Things
Posted by stacycat in Rants, Sex Positive, tags: fat acceptance, issues, Rants, sex, Size acceptanceI am having issues.
I always have issues
My issues are a very integral part of who I am. But these issues are how I want to present myself.
I started this blog as a sex blog. Both because I was having awesome sex, and that this was previously my porn domain, and because I wanted to have an in with the NYC porn bloggers.
Now that I am in a relationship? I do not necessarily want to talk about the awesome sex that I am having.
It would make an awesome porno, and very hot erotica. But, I do not write erotica very well.
I have stated many places that I am a statistics and research geek. I am also very passionate about many topics, including size and fat acceptance, general acceptance of all individuals and groups, and how sex positive thinking will change the world.

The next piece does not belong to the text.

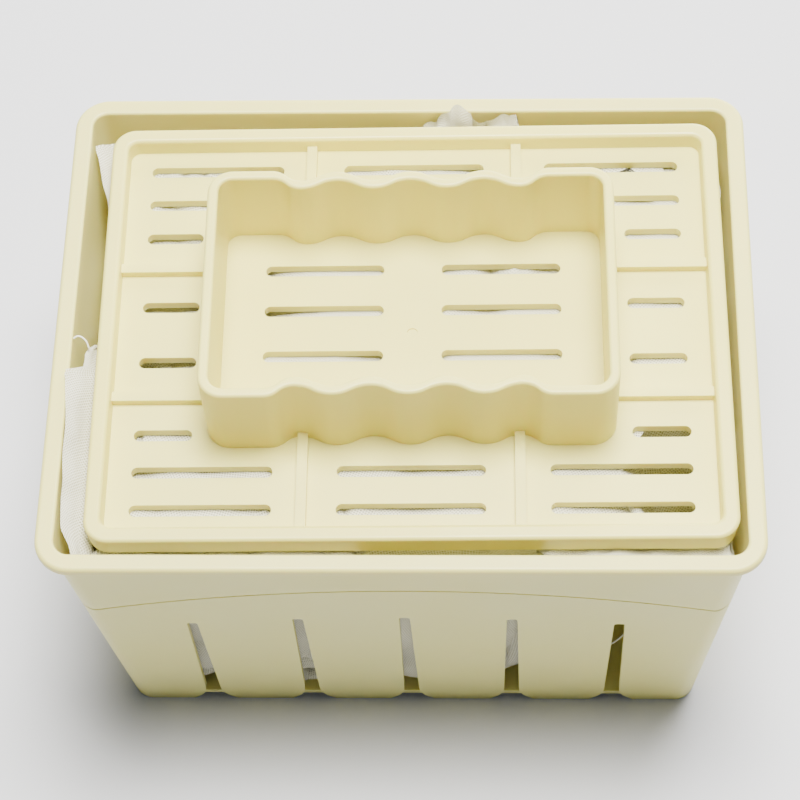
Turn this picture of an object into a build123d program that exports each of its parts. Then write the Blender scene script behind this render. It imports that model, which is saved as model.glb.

I also feel like a fraud when talking about these topics. I advocate not discriminating against those with STIs, which is contrary to every safer sex message out there. I advocate thinking in sociological and statistical terms, which is contrary to the individualistic nature that most Americans have. I argue for fat and size acceptance, which is the hardest one to get through to people.
Is blogging about this worth it? Will constantly fighting against current wisdom be a worthy struggle for me? Wouldnt my life just be happier if I accepted the status quo and stopped fighting?
I say no, as much pain and grief it would give me.